_Directive_. Each line of the material must be returned exactly.

_Material_.

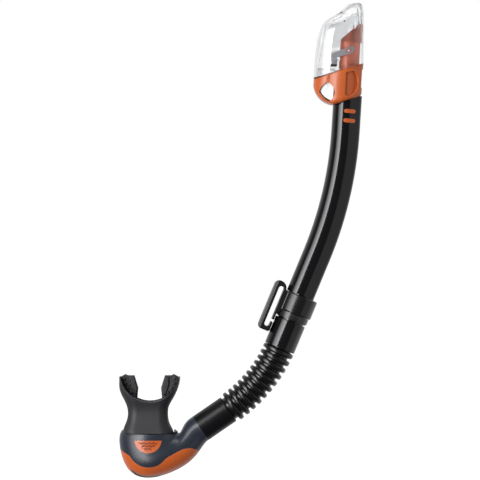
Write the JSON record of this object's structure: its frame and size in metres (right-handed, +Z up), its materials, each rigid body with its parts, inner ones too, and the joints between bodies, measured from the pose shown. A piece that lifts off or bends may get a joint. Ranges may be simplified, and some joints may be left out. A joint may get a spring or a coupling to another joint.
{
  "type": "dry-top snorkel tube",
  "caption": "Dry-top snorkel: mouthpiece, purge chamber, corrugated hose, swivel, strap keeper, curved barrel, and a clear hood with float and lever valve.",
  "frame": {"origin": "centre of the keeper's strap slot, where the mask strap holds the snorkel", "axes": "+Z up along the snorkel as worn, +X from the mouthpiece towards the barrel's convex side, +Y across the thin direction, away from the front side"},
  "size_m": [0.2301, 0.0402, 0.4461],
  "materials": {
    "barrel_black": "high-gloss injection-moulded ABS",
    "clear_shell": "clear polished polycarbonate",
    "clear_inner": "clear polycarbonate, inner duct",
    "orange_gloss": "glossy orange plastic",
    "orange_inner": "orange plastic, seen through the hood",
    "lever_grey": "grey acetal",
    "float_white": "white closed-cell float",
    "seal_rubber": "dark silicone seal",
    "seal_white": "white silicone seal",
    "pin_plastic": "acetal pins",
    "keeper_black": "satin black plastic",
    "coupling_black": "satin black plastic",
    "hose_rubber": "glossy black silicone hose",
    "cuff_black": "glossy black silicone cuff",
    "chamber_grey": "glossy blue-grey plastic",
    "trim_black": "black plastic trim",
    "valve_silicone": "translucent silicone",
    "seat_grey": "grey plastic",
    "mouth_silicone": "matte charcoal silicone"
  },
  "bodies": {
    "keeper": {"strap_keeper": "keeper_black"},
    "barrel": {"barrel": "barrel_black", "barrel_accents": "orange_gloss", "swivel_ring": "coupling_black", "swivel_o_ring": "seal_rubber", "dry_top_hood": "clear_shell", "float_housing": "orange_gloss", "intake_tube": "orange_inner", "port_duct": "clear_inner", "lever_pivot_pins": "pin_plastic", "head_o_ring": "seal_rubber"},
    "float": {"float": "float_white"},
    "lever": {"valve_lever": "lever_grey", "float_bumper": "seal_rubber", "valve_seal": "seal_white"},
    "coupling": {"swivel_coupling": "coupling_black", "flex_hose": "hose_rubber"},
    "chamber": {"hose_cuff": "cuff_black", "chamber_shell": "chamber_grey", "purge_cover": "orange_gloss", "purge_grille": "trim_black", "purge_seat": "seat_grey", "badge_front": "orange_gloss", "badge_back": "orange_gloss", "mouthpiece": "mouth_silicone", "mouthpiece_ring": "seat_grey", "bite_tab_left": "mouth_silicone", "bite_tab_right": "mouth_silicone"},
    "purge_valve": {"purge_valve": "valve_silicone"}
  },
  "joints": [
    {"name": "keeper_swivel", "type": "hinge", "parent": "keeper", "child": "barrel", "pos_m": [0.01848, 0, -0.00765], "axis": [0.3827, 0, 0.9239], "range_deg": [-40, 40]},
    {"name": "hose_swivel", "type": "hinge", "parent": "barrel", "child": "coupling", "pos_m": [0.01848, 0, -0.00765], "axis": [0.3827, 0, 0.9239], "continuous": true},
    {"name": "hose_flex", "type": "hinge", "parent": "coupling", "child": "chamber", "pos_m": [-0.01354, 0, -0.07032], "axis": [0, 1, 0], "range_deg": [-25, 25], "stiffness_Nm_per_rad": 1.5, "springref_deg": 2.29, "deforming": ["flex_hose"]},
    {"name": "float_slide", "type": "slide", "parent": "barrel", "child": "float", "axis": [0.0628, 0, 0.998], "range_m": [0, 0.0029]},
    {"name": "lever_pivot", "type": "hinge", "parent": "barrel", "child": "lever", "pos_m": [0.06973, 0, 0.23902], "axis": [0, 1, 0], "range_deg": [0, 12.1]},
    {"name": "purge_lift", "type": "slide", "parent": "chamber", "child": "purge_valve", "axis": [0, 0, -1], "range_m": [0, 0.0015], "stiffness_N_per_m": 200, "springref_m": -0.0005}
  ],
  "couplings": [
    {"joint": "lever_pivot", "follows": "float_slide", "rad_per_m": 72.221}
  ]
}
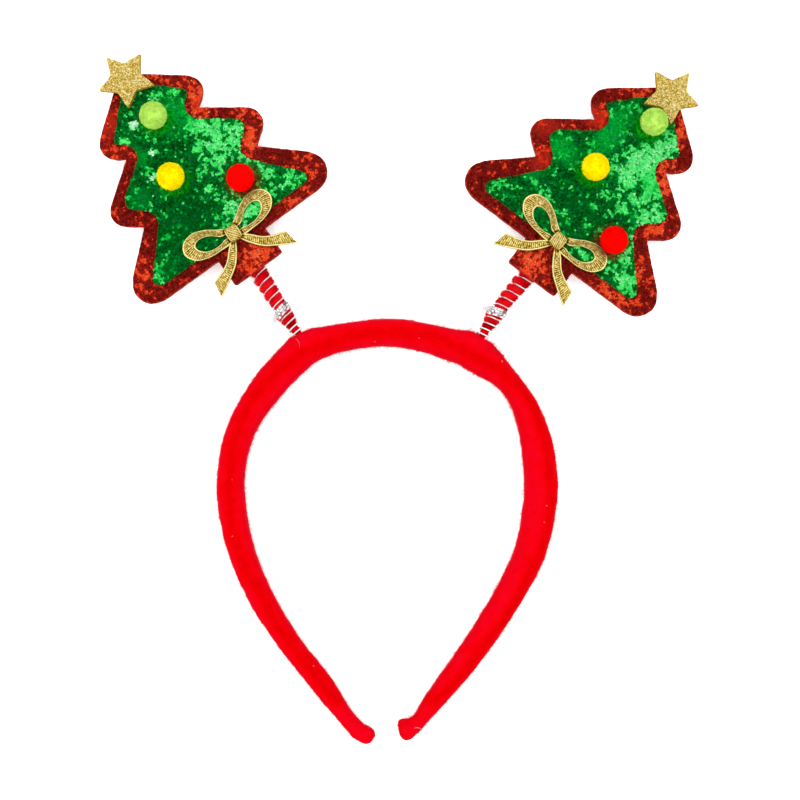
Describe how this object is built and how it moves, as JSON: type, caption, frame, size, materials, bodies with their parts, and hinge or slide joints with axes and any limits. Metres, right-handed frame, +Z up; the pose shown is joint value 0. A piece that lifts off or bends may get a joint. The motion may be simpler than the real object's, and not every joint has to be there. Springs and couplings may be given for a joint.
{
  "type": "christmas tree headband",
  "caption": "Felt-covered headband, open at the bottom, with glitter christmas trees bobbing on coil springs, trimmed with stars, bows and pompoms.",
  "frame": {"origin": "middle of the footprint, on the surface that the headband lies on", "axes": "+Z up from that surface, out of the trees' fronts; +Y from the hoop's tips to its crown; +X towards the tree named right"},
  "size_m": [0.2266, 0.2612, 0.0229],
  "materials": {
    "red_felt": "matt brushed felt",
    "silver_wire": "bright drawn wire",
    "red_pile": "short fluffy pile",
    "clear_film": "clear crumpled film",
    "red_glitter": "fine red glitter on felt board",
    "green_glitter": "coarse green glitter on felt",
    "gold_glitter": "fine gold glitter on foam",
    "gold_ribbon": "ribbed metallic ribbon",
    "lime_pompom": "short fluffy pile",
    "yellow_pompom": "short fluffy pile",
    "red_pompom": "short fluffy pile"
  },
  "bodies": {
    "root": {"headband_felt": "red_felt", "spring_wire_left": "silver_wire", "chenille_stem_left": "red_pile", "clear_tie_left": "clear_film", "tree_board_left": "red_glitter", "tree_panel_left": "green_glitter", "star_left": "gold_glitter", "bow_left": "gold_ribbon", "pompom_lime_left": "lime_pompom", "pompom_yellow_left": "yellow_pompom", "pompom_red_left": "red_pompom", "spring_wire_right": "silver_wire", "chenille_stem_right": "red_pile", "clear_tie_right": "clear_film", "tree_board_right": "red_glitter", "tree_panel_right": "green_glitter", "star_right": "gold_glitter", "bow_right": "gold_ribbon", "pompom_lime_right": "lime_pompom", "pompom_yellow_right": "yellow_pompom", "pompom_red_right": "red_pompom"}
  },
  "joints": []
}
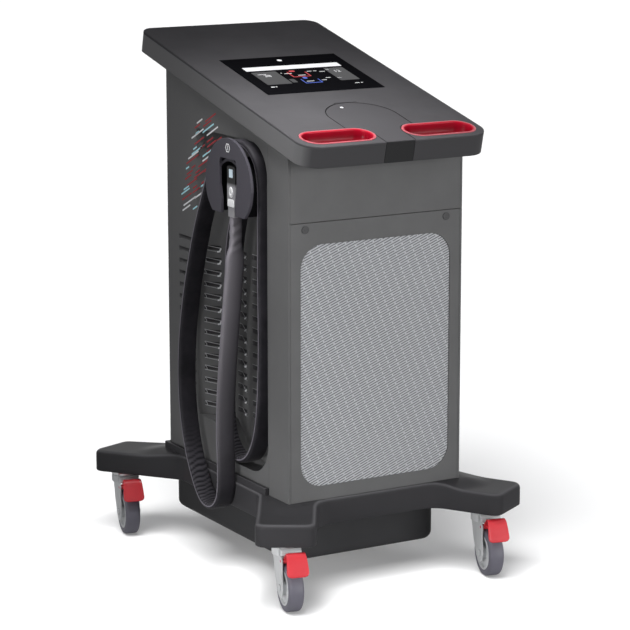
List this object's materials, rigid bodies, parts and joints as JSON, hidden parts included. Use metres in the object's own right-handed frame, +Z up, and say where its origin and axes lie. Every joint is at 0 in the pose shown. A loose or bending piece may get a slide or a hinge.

_Task output_.
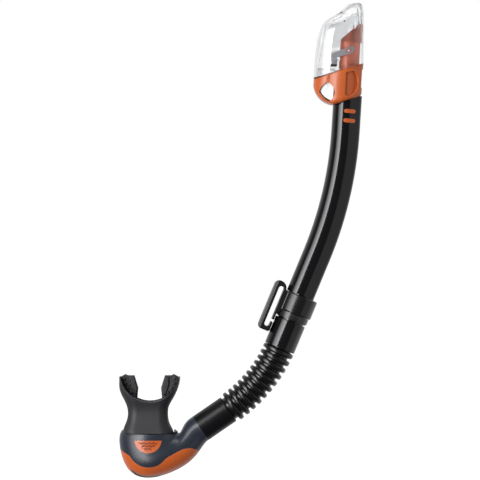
Write the JSON record of this object's structure: its frame and size in metres (right-handed, +Z up), its materials, each rigid body with its parts, inner ones too, and the joints between bodies, measured from the pose shown. A piece that lifts off or bends may get a joint. Ranges may be simplified, and some joints may be left out. A joint may get a spring or a coupling to another joint.
{
  "type": "dry-top snorkel tube",
  "caption": "Dry-top snorkel: mouthpiece, purge chamber, corrugated hose, swivel, strap keeper, curved barrel, and a clear hood with float and lever valve.",
  "frame": {"origin": "centre of the keeper's strap slot, where the mask strap holds the snorkel", "axes": "+Z up along the snorkel as worn, +X from the mouthpiece towards the barrel's convex side, +Y across the thin direction, away from the front side"},
  "size_m": [0.2301, 0.0402, 0.4461],
  "materials": {
    "barrel_black": "high-gloss injection-moulded ABS",
    "clear_shell": "clear polished polycarbonate",
    "clear_inner": "clear polycarbonate, inner duct",
    "orange_gloss": "glossy orange plastic",
    "orange_inner": "orange plastic, seen through the hood",
    "lever_grey": "grey acetal",
    "float_white": "white closed-cell float",
    "seal_rubber": "dark silicone seal",
    "seal_white": "white silicone seal",
    "pin_plastic": "acetal pins",
    "keeper_black": "satin black plastic",
    "coupling_black": "satin black plastic",
    "hose_rubber": "glossy black silicone hose",
    "cuff_black": "glossy black silicone cuff",
    "chamber_grey": "glossy blue-grey plastic",
    "trim_black": "black plastic trim",
    "valve_silicone": "translucent silicone",
    "seat_grey": "grey plastic",
    "mouth_silicone": "matte charcoal silicone"
  },
  "bodies": {
    "keeper": {"strap_keeper": "keeper_black"},
    "barrel": {"barrel": "barrel_black", "barrel_accents": "orange_gloss", "swivel_ring": "coupling_black", "swivel_o_ring": "seal_rubber", "dry_top_hood": "clear_shell", "float_housing": "orange_gloss", "intake_tube": "orange_inner", "port_duct": "clear_inner", "lever_pivot_pins": "pin_plastic", "head_o_ring": "seal_rubber"},
    "float": {"float": "float_white"},
    "lever": {"valve_lever": "lever_grey", "float_bumper": "seal_rubber", "valve_seal": "seal_white"},
    "coupling": {"swivel_coupling": "coupling_black", "flex_hose": "hose_rubber"},
    "chamber": {"hose_cuff": "cuff_black", "chamber_shell": "chamber_grey", "purge_cover": "orange_gloss", "purge_grille": "trim_black", "purge_seat": "seat_grey", "badge_front": "orange_gloss", "badge_back": "orange_gloss", "mouthpiece": "mouth_silicone", "mouthpiece_ring": "seat_grey", "bite_tab_left": "mouth_silicone", "bite_tab_right": "mouth_silicone"},
    "purge_valve": {"purge_valve": "valve_silicone"}
  },
  "joints": [
    {"name": "keeper_swivel", "type": "hinge", "parent": "keeper", "child": "barrel", "pos_m": [0.01848, 0, -0.00765], "axis": [0.3827, 0, 0.9239], "range_deg": [-40, 40]},
    {"name": "hose_swivel", "type": "hinge", "parent": "barrel", "child": "coupling", "pos_m": [0.01848, 0, -0.00765], "axis": [0.3827, 0, 0.9239], "continuous": true},
    {"name": "hose_flex", "type": "hinge", "parent": "coupling", "child": "chamber", "pos_m": [-0.01354, 0, -0.07032], "axis": [0, 1, 0], "range_deg": [-25, 25], "stiffness_Nm_per_rad": 1.5, "springref_deg": 2.29, "deforming": ["flex_hose"]},
    {"name": "float_slide", "type": "slide", "parent": "barrel", "child": "float", "axis": [0.0628, 0, 0.998], "range_m": [0, 0.0029]},
    {"name": "lever_pivot", "type": "hinge", "parent": "barrel", "child": "lever", "pos_m": [0.06973, 0, 0.23902], "axis": [0, 1, 0], "range_deg": [0, 12.1]},
    {"name": "purge_lift", "type": "slide", "parent": "chamber", "child": "purge_valve", "axis": [0, 0, -1], "range_m": [0, 0.0015], "stiffness_N_per_m": 200, "springref_m": -0.0005}
  ],
  "couplings": [
    {"joint": "lever_pivot", "follows": "float_slide", "rad_per_m": 72.221}
  ]
}
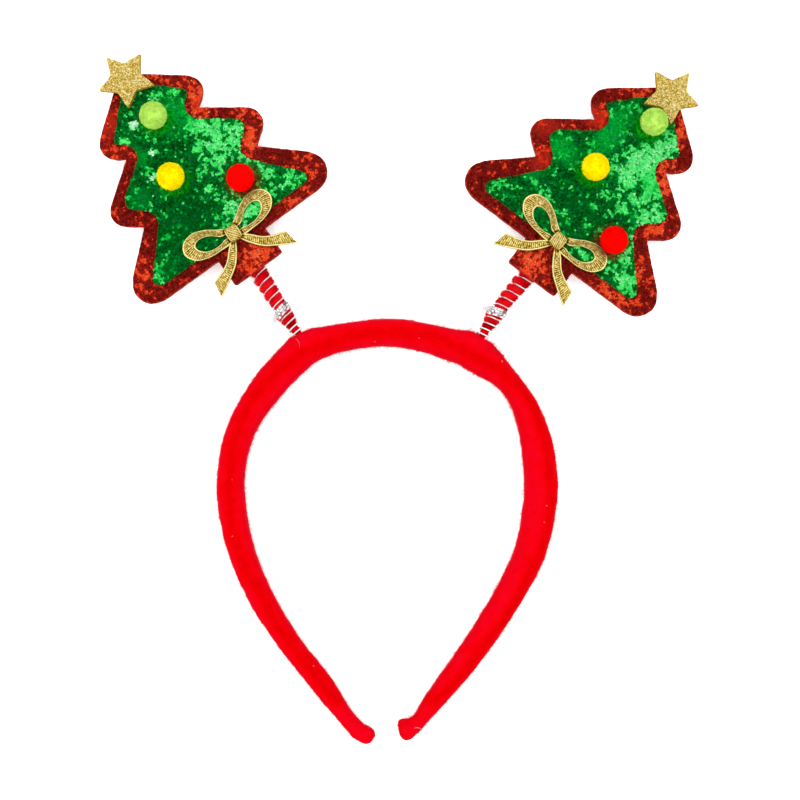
Describe how this object is built and how it moves, as JSON: type, caption, frame, size, materials, bodies with their parts, and hinge or slide joints with axes and any limits. Metres, right-handed frame, +Z up; the pose shown is joint value 0. A piece that lifts off or bends may get a joint. The motion may be simpler than the real object's, and not every joint has to be there. Springs and couplings may be given for a joint.
{
  "type": "christmas tree headband",
  "caption": "Felt-covered headband, open at the bottom, with glitter christmas trees bobbing on coil springs, trimmed with stars, bows and pompoms.",
  "frame": {"origin": "middle of the footprint, on the surface that the headband lies on", "axes": "+Z up from that surface, out of the trees' fronts; +Y from the hoop's tips to its crown; +X towards the tree named right"},
  "size_m": [0.2266, 0.2612, 0.0229],
  "materials": {
    "red_felt": "matt brushed felt",
    "silver_wire": "bright drawn wire",
    "red_pile": "short fluffy pile",
    "clear_film": "clear crumpled film",
    "red_glitter": "fine red glitter on felt board",
    "green_glitter": "coarse green glitter on felt",
    "gold_glitter": "fine gold glitter on foam",
    "gold_ribbon": "ribbed metallic ribbon",
    "lime_pompom": "short fluffy pile",
    "yellow_pompom": "short fluffy pile",
    "red_pompom": "short fluffy pile"
  },
  "bodies": {
    "root": {"headband_felt": "red_felt", "spring_wire_left": "silver_wire", "chenille_stem_left": "red_pile", "clear_tie_left": "clear_film", "tree_board_left": "red_glitter", "tree_panel_left": "green_glitter", "star_left": "gold_glitter", "bow_left": "gold_ribbon", "pompom_lime_left": "lime_pompom", "pompom_yellow_left": "yellow_pompom", "pompom_red_left": "red_pompom", "spring_wire_right": "silver_wire", "chenille_stem_right": "red_pile", "clear_tie_right": "clear_film", "tree_board_right": "red_glitter", "tree_panel_right": "green_glitter", "star_right": "gold_glitter", "bow_right": "gold_ribbon", "pompom_lime_right": "lime_pompom", "pompom_yellow_right": "yellow_pompom", "pompom_red_right": "red_pompom"}
  },
  "joints": []
}
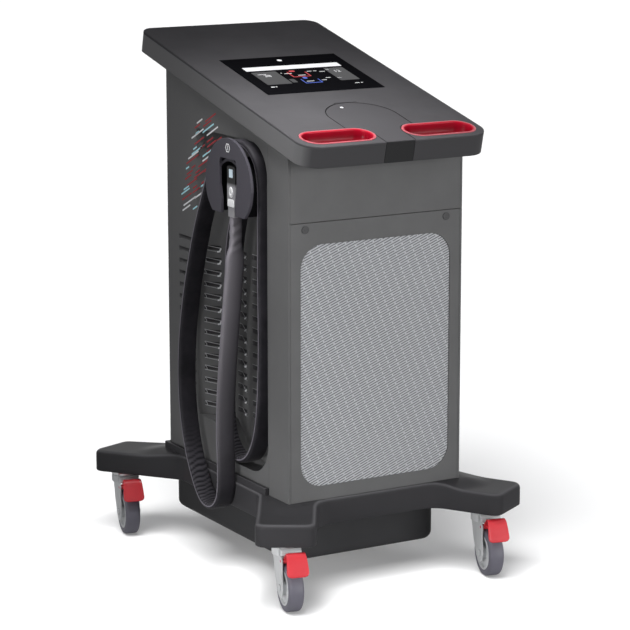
List this object's materials, rigid bodies, parts and joints as JSON, hidden parts included. Use metres in the object's own right-handed frame, +Z up, and say where its origin and axes lie. Every joint is at 0 in the pose shown. A loose or bending piece may get a slide or a hinge.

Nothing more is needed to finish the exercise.